I went to Devils Lake this past week to nail down a terrific story on white bass fishing.
White bass, you see, are tremendous fun. They slash and cut at lures and do all they can to rip the fishing rod from your hand. When you find them there are usually enough of them to wear a fisherman out before they move out of an area. This, of course, remains hearsay.
Following a hot tip which was, precisely, "there was 100,000 of them out there," fishing pro Johnnie Candle and I carefully maneuvered into position where the huge school was said to be anxiously waiting for our arrival.
Candle had prepared two perfect presentations known as ultimate attractors of white bass. I checked and re-checked my camera and video recorder to be certain that I would not miss any chance of catching a whale of a white bass battle. I can tell you this, we were two well-prepared professionals - he with his fishing rods and me with my cameras.
Well, things didn't work out quite as planned. We did everything we were supposed to do, but the white bass didn't give a darn. In short order we had a limit of walleyes and had released at least as many northern pike, a few of which were in the 6- to 10-pound class. No white bass though. They gave us the slip. We looked for them, but the walleyes and northern pike kept getting in the way. It was horrible. Just awful. I'm sure you fishermen understand the pure agony this caused.
After concluding that the white bass must have moved elsewhere, we decided to move too. The white bass must have gone in the opposite direction because we kept catching walleyes and northern pike. Then it was all pike, all the time. I mean every cast when I say all the time.
I enjoy fishing pike. They are my favorite, but we were on a white bass mission. Doing our best to find those now elusive white bass, we continued to toss crankbaits into the water. It was pike after pike after pike after pike and then some more pike. We caught pike after that too.
By my estimate it was a pike apiece about 20 consecutive casts. Then, for the purpose of verification, I began counting. Somewhere in the 30s I flipped a tangled crankbait into the lake, which got hit, but did not hook a pike. I untangled the crankbait, tossed it just a few feet to straighten things out and no fish. That was the last cast I made that day without a fish.

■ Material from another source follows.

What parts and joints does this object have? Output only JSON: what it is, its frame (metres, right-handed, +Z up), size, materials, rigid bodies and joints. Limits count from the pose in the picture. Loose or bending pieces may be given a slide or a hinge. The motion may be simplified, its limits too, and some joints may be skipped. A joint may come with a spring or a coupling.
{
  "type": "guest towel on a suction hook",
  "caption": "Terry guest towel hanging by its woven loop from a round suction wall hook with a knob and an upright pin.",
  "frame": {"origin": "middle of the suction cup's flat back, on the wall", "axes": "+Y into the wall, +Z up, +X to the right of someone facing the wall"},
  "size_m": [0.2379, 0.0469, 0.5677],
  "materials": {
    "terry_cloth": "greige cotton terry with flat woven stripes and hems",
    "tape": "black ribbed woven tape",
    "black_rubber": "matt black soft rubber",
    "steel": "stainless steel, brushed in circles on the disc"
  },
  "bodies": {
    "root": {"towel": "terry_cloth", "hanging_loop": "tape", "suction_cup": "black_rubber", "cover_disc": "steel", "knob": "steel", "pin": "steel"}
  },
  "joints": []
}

For the next 40 minutes it was a fish on every cast. We were actually getting tired. Our hands and wrists were sore. We tried to quit a few times, but while one of us was unhooking a fish the other would cast and hook one. Finally we agreed to call it a day. Searching for white bass was wearing us out.

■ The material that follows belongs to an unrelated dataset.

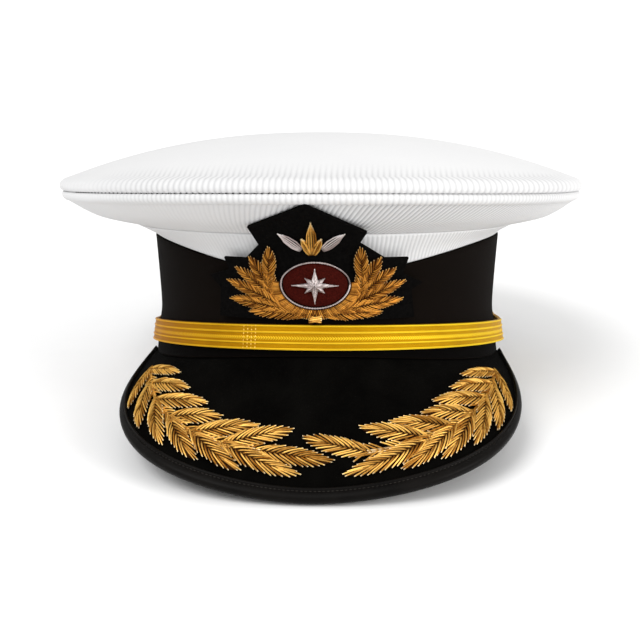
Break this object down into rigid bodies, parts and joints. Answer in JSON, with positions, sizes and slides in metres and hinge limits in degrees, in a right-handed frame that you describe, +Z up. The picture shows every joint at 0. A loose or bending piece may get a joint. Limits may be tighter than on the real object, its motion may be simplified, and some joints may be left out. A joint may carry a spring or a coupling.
{
  "type": "peaked cap",
  "caption": "White-topped peaked cap with a black braid band, gold chin strap, embroidered badge and a velvet peak with raised leaf sprays.",
  "frame": {"origin": "middle of the bounding box's bottom, on the surface that the cap lies on", "axes": "+Z up, -Y towards the front edge of the peak, +X to the right of someone looking at the cap from its front"},
  "size_m": [0.2492, 0.2848, 0.1271],
  "materials": {
    "white_cloth": "ribbed white cloth",
    "black_braid": "woven black braid",
    "velvet": "black velvet",
    "leather": "black semi-gloss leather",
    "gold_braid": "metallic gold braid",
    "bullion": "gold bullion wire",
    "gilt": "polished gilt",
    "silver": "silver wire and thread",
    "maroon": "maroon padded cloth",
    "black_cloth": "black felted cloth"
  },
  "bodies": {
    "root": {"crown_top": "white_cloth", "crown_flare": "white_cloth", "crown_strip": "white_cloth", "band": "black_braid", "peak": "velvet", "peak_binding": "leather", "peak_spray_left": "bullion", "peak_spray_right": "bullion", "chin_strap": "gold_braid", "strap_button_left": "gilt", "strap_button_right": "gilt", "badge_patch": "black_cloth", "badge_field": "maroon", "badge_cord": "silver", "badge_star": "silver", "badge_wreath_left": "bullion", "badge_wreath_right": "bullion", "badge_rays_gold": "bullion", "badge_ray_left": "silver", "badge_ray_right": "silver", "badge_knot": "bullion"}
  },
  "joints": []
}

"We were working," said Candle, "But I don't think an observer would say that. Really, it's about how much fun you can have in the boat. That's what it's all about."
It is pretty hard to disagree with that, although I suppose a white bass would.
As for me, I'm going to go back and find those stupid white bass. I don't care if I have to go through a million walleyes and northern pike to find them either. Somebody's got to do it. It might just as well be me.